SS1/23 expects firms to demonstrate that their model risk management controls are effective. For AI agent governance, this means demonstrating not just that policies exist but that the enforcement mechanism was operating correctly at the time of each decision. AG-137's continuous attestation log provides this evidence — for any historical decision, the firm can produce the attestation report showing the verified state of the governance infrastructure at that moment.
SP 800-193 provides guidelines for platform firmware resiliency, including integrity verification and recovery. AG-137 extends these principles to the governance control plane, ensuring that the firmware and software chain on which governance enforcement depends is verified and that failures are detected and recovered.
IEC 62443 SL 3 and SL 4 require integrity verification of system components. AG-137's attestation mechanism provides this for governance infrastructure. Hardware-backed attestation at advanced maturity aligns with SL 4's requirement for protection against sophisticated adversaries with extended resources.
Section 404 requires evidence of control effectiveness. AG-137's attestation provides cryptographic evidence that the governance control was running expected code on expected infrastructure at the time of each enforcement decision. This is a stronger form of evidence than periodic testing — it provides continuous assurance.
| Field | Value |
|---|---|
| Severity Rating | High |
| Blast Radius | Organisation-wide — all agents governed by the unattested control plane; scope extends to any decision made during the unattested period |
Consequence chain: Without runtime attestation, the organisation cannot verify that its governance infrastructure is operating correctly at any given moment. The governance engine may have been compromised (Scenario A), its environment may have drifted (Scenario B), or its hardware trust properties may have been lost (Scenario C) — and none of these would be detected. The failure mode is a silent loss of governance assurance: the system appears to be governing correctly, logs show normal enforcement decisions, compliance dashboards report green — but the actual enforcement mechanism may be operating on modified code, corrupted configuration, or compromised infrastructure. The operational consequence is that every enforcement decision made during the unattested period is of unknown validity. The organisation cannot retroactively determine whether any specific decision was correct because it cannot verify the state of the system that made the decision. The regulatory consequence is an inability to demonstrate control effectiveness for any period where attestation was not in place — a fundamental gap in audit evidence that regulators will view as a material control weakness. Cross-reference with AG-136 (Independent Control-Plane Separation Governance) which provides the architectural separation that attestation verifies, and AG-046 (Operating Environment Integrity) for the broader environment integrity that attestation supports.
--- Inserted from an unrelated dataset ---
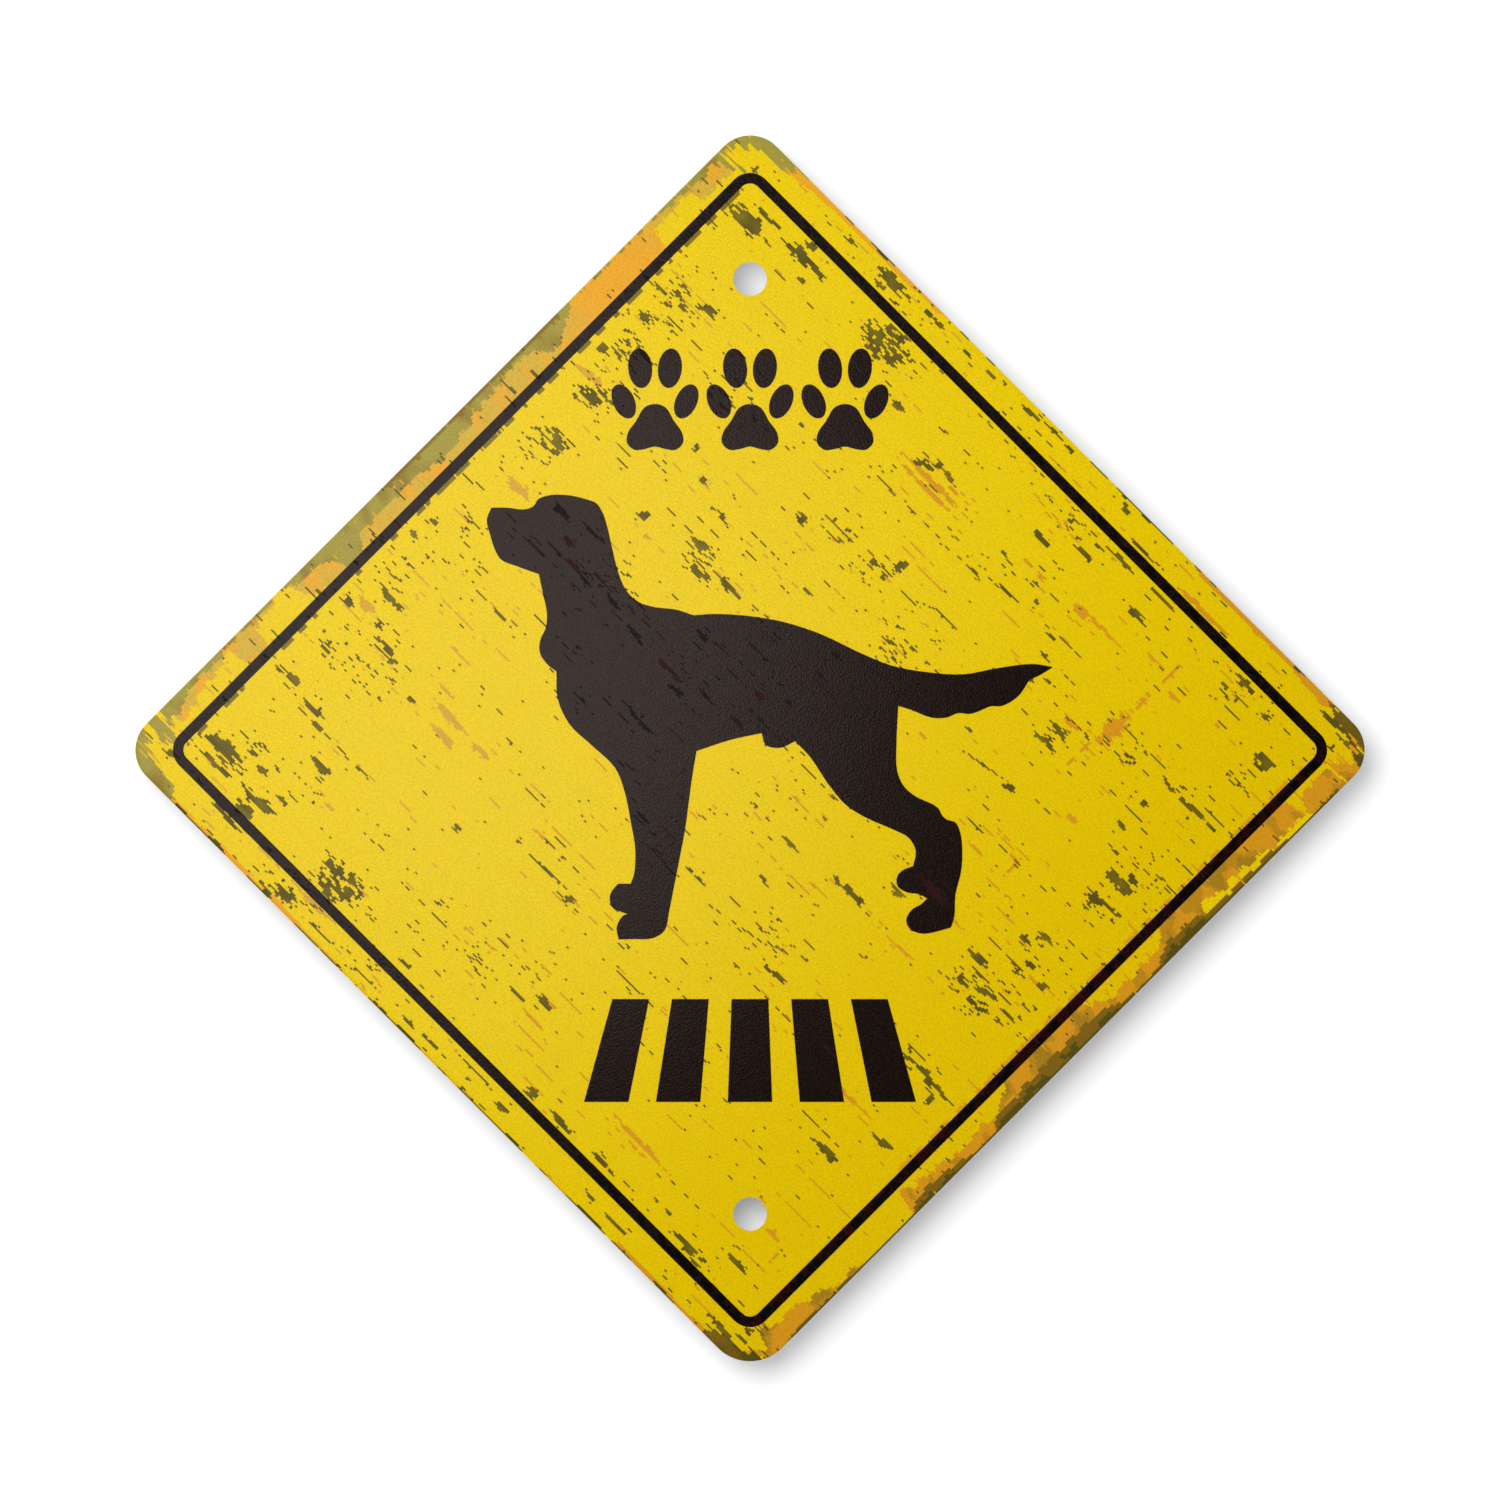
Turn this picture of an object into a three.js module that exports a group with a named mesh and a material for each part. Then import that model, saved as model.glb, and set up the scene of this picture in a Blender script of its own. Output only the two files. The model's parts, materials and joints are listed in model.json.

Cross-references: AG-134 (Machine-Checkable Policy Semantics) defines the policies whose correct loading attestation verifies. AG-135 (Policy Precedence and Conflict Arbitration Governance) defines the precedence logic whose correct implementation attestation verifies. AG-136 (Independent Control-Plane Separation Governance) provides the architectural separation that attestation measures and confirms. AG-138 (High-Assurance Invariant Verification Governance) provides formal proofs that attestation evidence can support. AG-007 (Governance Configuration Control) governs the reference manifest lifecycle. AG-046 (Operating Environment Integrity) addresses the broader environment integrity that attestation contributes to. AG-005 (Instruction Integrity Verification) addresses agent-side integrity that is complementary to control-plane attestation.